Dry future weighs heavy on Calif. ag
By Sena Christian, High Country News
On a hot summer afternoon, California farmer Chris Hurd barrels down a country road through the Central Valley city of Firebaugh, his dog Frank riding in the truck bed. He lurches to a stop in front of Oro Loma Elementary School, which was built in the 1950s to accommodate an influx of farmers’ and farmworkers’ children. “All three of my sons went here,” Hurd says, as we walk through overgrown weeds toward the shuttered building, closed in 2010. “I was on the school board, the grass was green, kids were running around. Now it’s a pile of rubble.”

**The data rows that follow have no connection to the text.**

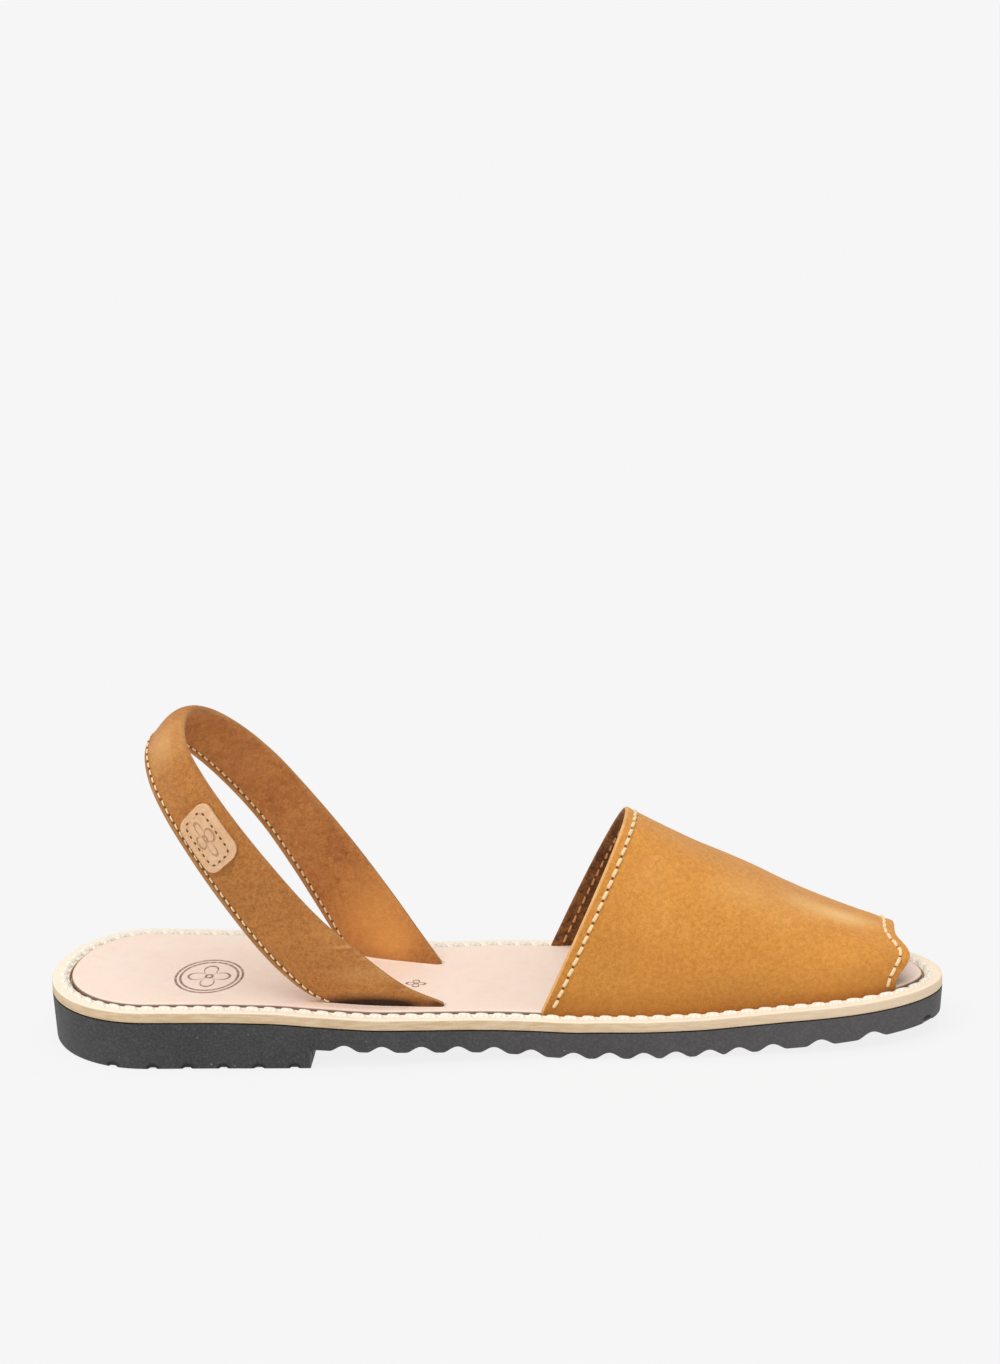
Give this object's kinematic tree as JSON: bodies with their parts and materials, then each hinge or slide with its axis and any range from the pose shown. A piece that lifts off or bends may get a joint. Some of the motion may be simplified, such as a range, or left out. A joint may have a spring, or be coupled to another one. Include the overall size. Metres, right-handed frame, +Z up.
{
  "type": "flat slingback sandal",
  "caption": "Flat leather sandal with a broad open-toed vamp, a heel strap through slits in the insole, and a ribbed rubber sole.",
  "frame": {"origin": "bottom centre of the bounding box, on the floor under the middle of the sole", "axes": "+X from heel to toe, +Y to the outer side of the foot, +Z up"},
  "size_m": [0.259, 0.0828, 0.0978],
  "materials": {
    "outsole": "matt moulded, finely specked",
    "midsole": "cream welt layer, smooth edge",
    "insole": "undyed smooth leather",
    "vamp": "tan nubuck",
    "heel_strap": "tan nubuck, folded",
    "strap_tag": "undyed smooth leather"
  },
  "bodies": {
    "root": {"outsole": "outsole", "midsole": "midsole", "insole": "insole", "vamp": "vamp", "heel_strap": "heel_strap", "strap_tag": "strap_tag"}
  },
  "joints": []
}
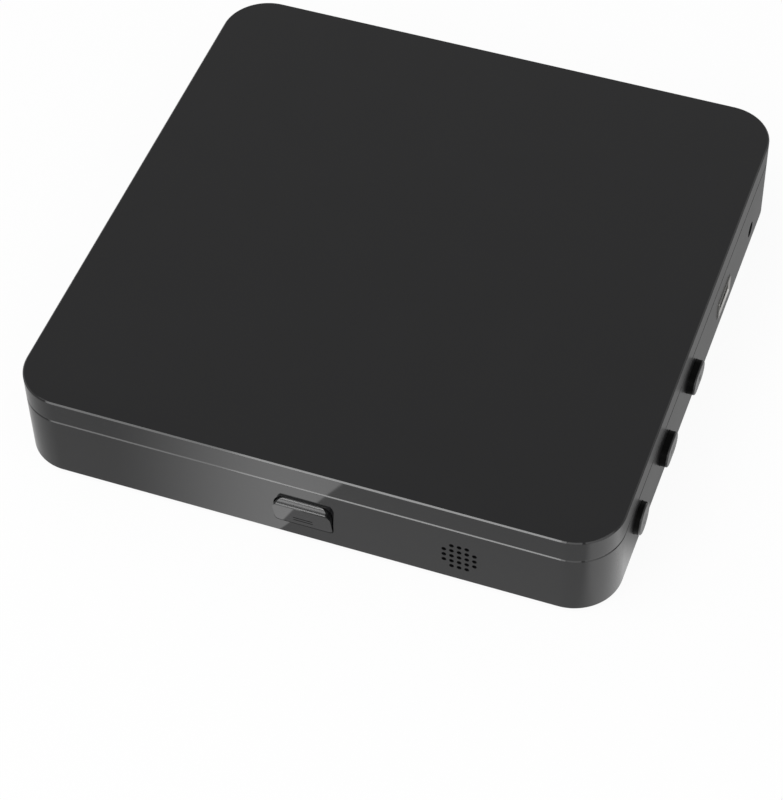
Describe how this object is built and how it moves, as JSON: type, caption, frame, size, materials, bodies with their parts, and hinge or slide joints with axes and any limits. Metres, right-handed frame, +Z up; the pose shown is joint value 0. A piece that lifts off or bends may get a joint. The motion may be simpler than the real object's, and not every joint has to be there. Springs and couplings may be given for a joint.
{
  "type": "disc player with flip-up lid",
  "caption": "Square flat disc player with a flip-up lid on a rear hinge, an open tab and a hole grid in front, and side buttons and sockets.",
  "frame": {"origin": "under the middle of the bounding box, on the table under the feet", "axes": "+X to the right seen from the front, +Y to the rear where the lid's hinge is, +Z up"},
  "size_m": [0.2026, 0.2102, 0.035],
  "materials": {
    "gloss_black": "polished black plastic",
    "case_black": "smooth black plastic",
    "tab_black": "smooth black plastic with grip lines",
    "button_grey": "satin dark grey plastic",
    "inner_black": "fine-grained black plastic",
    "white_plastic": "natural acetal",
    "window_black": "dark infrared window",
    "rubber": "matt black rubber",
    "grey_rubber": "soft grey rubber",
    "steel": "zinc-plated steel",
    "bright_steel": "polished steel",
    "spring_steel": "spring wire",
    "screw_black": "black screws",
    "board_green": "green solder mask",
    "chip_black": "moulded epoxy",
    "can_metal": "capacitor cans",
    "sink_aluminium": "anodised aluminium",
    "socket_steel": "nickel-plated steel",
    "jack_black": "black socket plastic",
    "copper": "copper windings",
    "magnet": "nickel-plated magnet",
    "lens_glass": "coated lens",
    "cable_white": "flat cable",
    "lamp": "clear lamp"
  },
  "bodies": {
    "base": {"base_shell": "case_black", "deck_plate": "inner_black", "foot_front_left": "rubber", "foot_front_right": "rubber", "foot_rear_left": "rubber", "foot_rear_right": "rubber", "case_screws": "screw_black", "deck_screws": "screw_black", "lid_buffers": "rubber", "hinge_bracket_left": "steel", "hinge_bracket_right": "steel", "hinge_pin_left": "bright_steel", "hinge_pin_right": "bright_steel", "friction_washers": "spring_steel", "latch_springs": "spring_steel", "latch_keeper": "steel", "side_switches": "chip_black", "main_board": "board_green", "board_screws": "steel", "system_chip": "chip_black", "heat_sink": "sink_aluminium", "memory_chips": "chip_black", "capacitors": "can_metal", "board_parts": "chip_black", "infrared_receiver": "chip_black", "status_lamp": "lamp", "receiver_window": "window_black", "lid_sensor": "chip_black", "usb_socket": "socket_steel", "headphone_jack": "jack_black", "hdmi_socket": "socket_steel", "coaxial_jack": "jack_black", "power_inlet": "jack_black", "loader_chassis": "steel", "damper_grommets": "grey_rubber", "loader_screws": "steel", "guide_rods": "bright_steel", "sled_motor": "steel", "pickup_cable": "cable_white", "motor_base": "steel", "motor_stator": "copper"},
    "lid": {"lid_shell": "gloss_black", "lid_liner": "inner_black", "lid_catch": "white_plastic", "lid_magnet": "magnet", "lid_screws": "screw_black"},
    "tab": {"open_tab": "tab_black"},
    "power_key": {"power_button": "button_grey"},
    "play_key": {"play_button": "button_grey"},
    "stop_key": {"stop_button": "button_grey"},
    "sled": {"pickup_sled": "inner_black"},
    "lens": {"lens_holder": "jack_black", "objective_lens": "lens_glass"},
    "lead_screw_body": {"lead_screw": "bright_steel"},
    "rotor": {"spindle_rotor": "steel", "turntable": "jack_black", "turntable_ring": "grey_rubber"},
    "claw_1": {"chuck_claw_1": "white_plastic"},
    "claw_2": {"chuck_claw_2": "white_plastic"},
    "claw_3": {"chuck_claw_3": "white_plastic"}
  },
  "joints": [
    {"name": "lid_hinge", "type": "hinge", "parent": "base", "child": "lid", "pos_m": [-0.00133, 0.0911, 0.0282], "axis": [-1, 0, 0], "range_deg": [0, 78]},
    {"name": "tab_press", "type": "slide", "parent": "base", "child": "tab", "axis": [0, 1, 0], "range_m": [0, 0.002], "stiffness_N_per_m": 700, "springref_m": -0.002, "deforming": ["latch_springs"]},
    {"name": "power_press", "type": "slide", "parent": "base", "child": "power_key", "axis": [-1, 0, 0], "range_m": [0, 0.0005], "stiffness_N_per_m": 1500, "springref_m": -0.0004},
    {"name": "play_press", "type": "slide", "parent": "base", "child": "play_key", "axis": [-1, 0, 0], "range_m": [0, 0.0005], "stiffness_N_per_m": 1500, "springref_m": -0.0004},
    {"name": "stop_press", "type": "slide", "parent": "base", "child": "stop_key", "axis": [-1, 0, 0], "range_m": [0, 0.0005], "stiffness_N_per_m": 1500, "springref_m": -0.0004},
    {"name": "sled_slide", "type": "slide", "parent": "base", "child": "sled", "axis": [0, -1, 0], "range_m": [0, 0.034], "deforming": ["pickup_cable"]},
    {"name": "lead_screw_turn", "type": "hinge", "parent": "base", "child": "lead_screw_body", "pos_m": [0.02718, -0.0119, 0.0112], "axis": [0, 1, 0], "range_deg": [0, 4080]},
    {"name": "lens_focus", "type": "slide", "parent": "sled", "child": "lens", "axis": [0, 0, 1], "range_m": [-0.0004, 0.0004], "stiffness_N_per_m": 150},
    {"name": "spindle_spin", "type": "hinge", "parent": "base", "child": "rotor", "pos_m": [-0.00133, -0.0029, 0.02335], "axis": [0, 0, 1], "continuous": true},
    {"name": "claw_1_slide", "type": "slide", "parent": "rotor", "child": "claw_1", "axis": [0, -1, 0], "range_m": [0, 0.0005], "stiffness_N_per_m": 400, "springref_m": -0.0005},
    {"name": "claw_2_slide", "type": "slide", "parent": "rotor", "child": "claw_2", "axis": [0.866, 0.5, 0], "range_m": [0, 0.0005], "stiffness_N_per_m": 400, "springref_m": -0.0005},
    {"name": "claw_3_slide", "type": "slide", "parent": "rotor", "child": "claw_3", "axis": [-0.866, 0.5, 0], "range_m": [0, 0.0005], "stiffness_N_per_m": 400, "springref_m": -0.0005}
  ],
  "couplings": [
    {"joint": "lead_screw_turn", "follows": "sled_slide", "rad_per_m": 2094.4}
  ]
}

Agricultural land stretches out in every direction. Most of the town’s 8,300 residents are involved in growing or packing produce. The city is on the west side of the San Joaquin River, an area hit particularly hard by a historic drought, now in its fifth year. Wells have run dry and farm-related jobs are running out. Many other places in the eight counties comprising the San Joaquin Valley have suffered similar fates. These areas were disadvantaged to begin with, rural and isolated, lacking infrastructure, public transportation and safe housing. Persistent drought has compounded the struggles of some of the poorest communities in the nation.

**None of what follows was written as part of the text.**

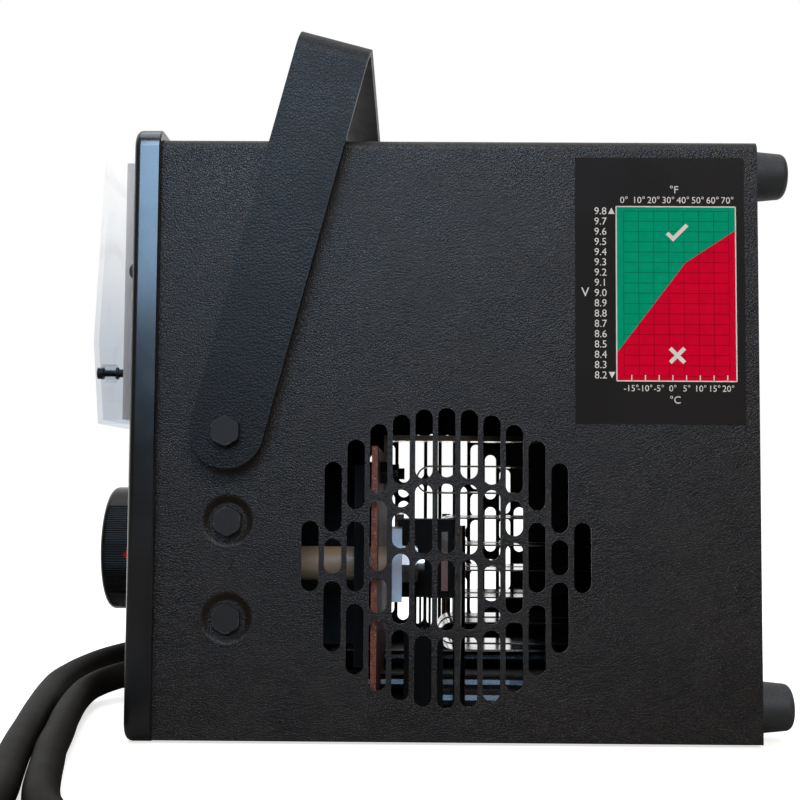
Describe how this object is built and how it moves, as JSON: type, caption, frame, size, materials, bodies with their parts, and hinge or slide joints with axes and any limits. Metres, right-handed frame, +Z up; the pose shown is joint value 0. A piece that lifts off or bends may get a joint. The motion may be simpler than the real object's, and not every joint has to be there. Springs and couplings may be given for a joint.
{
  "type": "battery load tester",
  "caption": "Vented steel box with panel meters, a load knob over a carbon pile, a strap handle, and battery clamps on heavy leads.",
  "frame": {"origin": "bottom centre of the tester without its leads: midway between the knob's face and the rear feet's tips, on the centre plane, at the ground", "axes": "+Z up, -X out through the front panel, +Y towards the left of someone facing the front panel"},
  "size_m": [0.4337, 0.769, 0.3016],
  "materials": {
    "case_paint": "black leather-grain paint",
    "bezel_moulding": "satin black moulding",
    "panel_paint": "fine black paint",
    "black_steel": "black oxide",
    "strap_paint": "smooth black paint",
    "zinc_steel": "zinc plated",
    "foot_rubber": "moulded black rubber",
    "label_vinyl": "black label with coloured fields",
    "knob_moulding": "gloss black with a red mark",
    "bright_disc": "spun",
    "brass_parts": "turned",
    "carbon": "matt carbon",
    "cream_ceramic": "unglazed",
    "pressed_fibre": "pressed fibre board",
    "shunt_black": "blackened",
    "ribbon_alloy": "bright resistance ribbon",
    "tinned_copper": "tinned",
    "cable_rubber": "smooth black jacket",
    "meter_moulding": "pale beige moulding",
    "dial_card": "printed dial",
    "clear_plastic": "clear moulding",
    "needle_paint": "red paint",
    "black_plastic": "black moulding",
    "clamp_plate": "copper plated",
    "red_plastic": "red moulding"
  },
  "bodies": {
    "tester": {"case_wrap": "case_paint", "base_pan": "case_paint", "front_bezel": "bezel_moulding", "front_panel": "panel_paint", "pivot_bolts": "black_steel", "side_bolts": "black_steel", "panel_screws": "black_steel", "base_screws": "black_steel", "meter_cover_screws": "black_steel", "pile_front_plate": "black_steel", "pile_rear_plate": "black_steel", "board_bolts": "black_steel", "pivot_spacers": "strap_paint", "bolt_nuts": "zinc_steel", "tie_rod_nuts": "zinc_steel", "tie_rods": "zinc_steel", "foot_screws": "zinc_steel", "clamp_plates": "zinc_steel", "meter_movements": "zinc_steel", "clamp_pins": "zinc_steel", "clamp_springs": "zinc_steel", "rubber_feet": "foot_rubber", "cable_bushings": "foot_rubber", "chart_label": "label_vinyl", "screw_bushing": "brass_parts", "meter_studs": "brass_parts", "carbon_plates": "carbon", "insulating_tubes": "cream_ceramic", "fibre_board": "pressed_fibre", "current_shunt": "shunt_black", "load_ribbons": "ribbon_alloy", "ribbon_posts": "ribbon_alloy", "bus_strap": "tinned_copper", "inner_cables": "cable_rubber", "near_lead": "cable_rubber", "far_lead": "cable_rubber", "near_coil": "cable_rubber", "far_coil": "cable_rubber", "volt_base": "meter_moulding", "amp_base": "meter_moulding", "volt_dial": "dial_card", "amp_dial": "dial_card", "volt_cover": "clear_plastic", "amp_cover": "clear_plastic", "black_fixed_grip": "black_plastic", "clamp_frames": "clamp_plate", "red_fixed_grip": "red_plastic"},
    "handle": {"handle_strap": "strap_paint"},
    "pressure": {"pressure_plate": "zinc_steel"},
    "knob": {"load_knob": "knob_moulding", "knob_inlay": "bright_disc", "load_screw": "zinc_steel"},
    "volt_pointer": {"volt_needle": "needle_paint"},
    "amp_pointer": {"amp_needle": "needle_paint"},
    "volt_adjuster": {"volt_zero_screw": "black_plastic"},
    "amp_adjuster": {"amp_zero_screw": "black_plastic"},
    "red_clamp_jaw": {"red_jaw": "clamp_plate", "red_grip": "red_plastic"},
    "black_clamp_jaw": {"black_jaw": "clamp_plate", "black_grip": "black_plastic"}
  },
  "joints": [
    {"name": "handle_swing", "type": "hinge", "parent": "tester", "child": "handle", "pos_m": [-0.0776, 0, 0.1294], "axis": [0, 1, 0], "range_deg": [-115, 22.5]},
    {"name": "pressure_slide", "type": "slide", "parent": "tester", "child": "pressure", "axis": [1, 0, 0], "range_m": [0, 0.00222]},
    {"name": "load_knob_turn", "type": "hinge", "parent": "pressure", "child": "knob", "pos_m": [-0.1, 0, 0.0723], "axis": [1, 0, 0], "range_deg": [0, 631]},
    {"name": "volt_needle_swing", "type": "hinge", "parent": "tester", "child": "volt_pointer", "pos_m": [-0.1294, 0.074, 0.16], "axis": [1, 0, 0], "range_deg": [0, 90], "stiffness_Nm_per_rad": 0.0005},
    {"name": "amp_needle_swing", "type": "hinge", "parent": "tester", "child": "amp_pointer", "pos_m": [-0.1294, -0.074, 0.16], "axis": [1, 0, 0], "range_deg": [0, 90], "stiffness_Nm_per_rad": 0.0005},
    {"name": "volt_zero_turn", "type": "hinge", "parent": "tester", "child": "volt_adjuster", "pos_m": [-0.135, 0.074, 0.147], "axis": [1, 0, 0], "range_deg": [-45, 45]},
    {"name": "amp_zero_turn", "type": "hinge", "parent": "tester", "child": "amp_adjuster", "pos_m": [-0.135, -0.074, 0.147], "axis": [1, 0, 0], "range_deg": [-45, 45]},
    {"name": "red_clamp_open", "type": "hinge", "parent": "tester", "child": "red_clamp_jaw", "pos_m": [-0.03544, -0.57286, 0.014], "axis": [0, 0, 1], "range_deg": [0, 25], "stiffness_Nm_per_rad": 0.8, "springref_deg": -28.65},
    {"name": "black_clamp_open", "type": "hinge", "parent": "tester", "child": "black_clamp_jaw", "pos_m": [-0.20744, -0.57286, 0.014], "axis": [0, 0, 1], "range_deg": [0, 25], "stiffness_Nm_per_rad": 0.8, "springref_deg": -28.65}
  ],
  "couplings": [
    {"joint": "load_knob_turn", "follows": "pressure_slide", "rad_per_m": 4947.4}
  ]
}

As of late January, 64 percent of the state was experiencing extreme drought — down from 78 percent that time last year. But even a stellar El Niño year won’t undo all the damage.
Economically, California remains the largest agricultural producer in the United States. But El Niño’s precipitation not withstanding, the prolonged drought is putting some farmers under heavy duress, and no one is sure how far California’s Eden will sink.